O uso de drogas aumentou cerca de 25% no período estudado, como uma das consequências das condições opressivas de trabalho.
Em função das
longas e extenuantes jornadas, muitos dos entrevistados também relatam
dificuldades de relacionamento, insegurança e medo de tomar decisões.
Essa realidade,
confrontada com a imagem idealizada da profissão, produz uma sensação
geral de vulnerabilidade e frustração, que levam aos casos de depressão.
Do assédio ao crime
Coautor do livro
"Assédio moral no trabalho" (Ed. Cengage), com Maria Ester de Freitas e
Margarida Silveira Barreto, Heloani tem grande experiência no estudo de
processos de expropriação da dignidade no ambiente de trabalho.

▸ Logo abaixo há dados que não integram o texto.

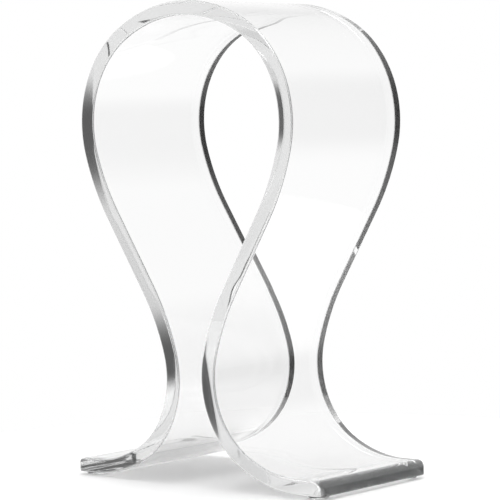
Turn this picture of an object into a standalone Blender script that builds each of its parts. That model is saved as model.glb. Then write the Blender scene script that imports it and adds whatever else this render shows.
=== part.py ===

Um de seus ensaios, publicado em 2004 (ver http://www.scielo.br/scielo. php?script=sci_arttext&pid= S1676-56482004000100013),
relata o processo em que, submetido a constante assédio moral e
depreciação, o trabalhador acaba por emular a personalidade que lhe é
atribuída, com a consequente redução de sua autoestima e de suas
ambições profissionais e pessoais.
Essa foi a
circunstância encontrada por ele no acompanhamento de três grupos
diferentes de jornalistas, o primeiro formado em 2003 por profissionais
atuando no eixo Rio-São Paulo.
Heloani considera
que o fato de os profissionais de imprensa terem que enfrentar,
progressivamente, mais desafios e complexidades, por exemplo, com a
exigência de desenvolver habilidades multifocais, agrava a situação.
No primeiro grupo
estudado, ele não encontrou tantos casos de estresse patológico grave,
mas nos grupos acompanhados mais recentemente, sua pesquisa revelou a
presença de profissionais debilitados, extenuados, muitos recorrendo a
drogas lícitas e ilícitas para suportar o ritmo de trabalho.
Interessante
observar que, tendo sido publicada na última segunda-feira, a pesquisa
não despertou interesse nos grandes grupos de comunicação, justamente os
lugares que concentram o problema.
Há vinte anos ou
mais, essas empresas tinham comissões internas de qualidade no trabalho,
com programas de prevenção que protegiam os jornalistas dos riscos mais
comuns da profissão.
Com o fim da
exigência do diploma específico para o exercício do jornalismo e o
desmanche das atividades sindicais, as redações ficaram submetidas ao
arbítrio de editores e diretores nem sempre habilitados para a gestão de
pessoas.
Os casos de
assédio se multiplicam mas não são relatados publicamente, porque as
vítimas têm medo de perder o emprego e entrar numa lista negra dos
grandes jornais.
O mais grave deles se transformou em escândalo com o assassinato da jornalista Sandra Gomide pelo ex-diretor de redação do Estado de S. Paulo.
O episódio
sangrento, que evoluiu do assédio ao homicídio, é minuciosamente
investigado no livro "Pimenta Neves - uma reportagem" (ed. Scortecci),
de autoria de Luiz Octávio Lima, lançado na semana passada em São Paulo.
O estudo de José Roberto Heloani mostra que esse crime covarde não ensinou nada às redações.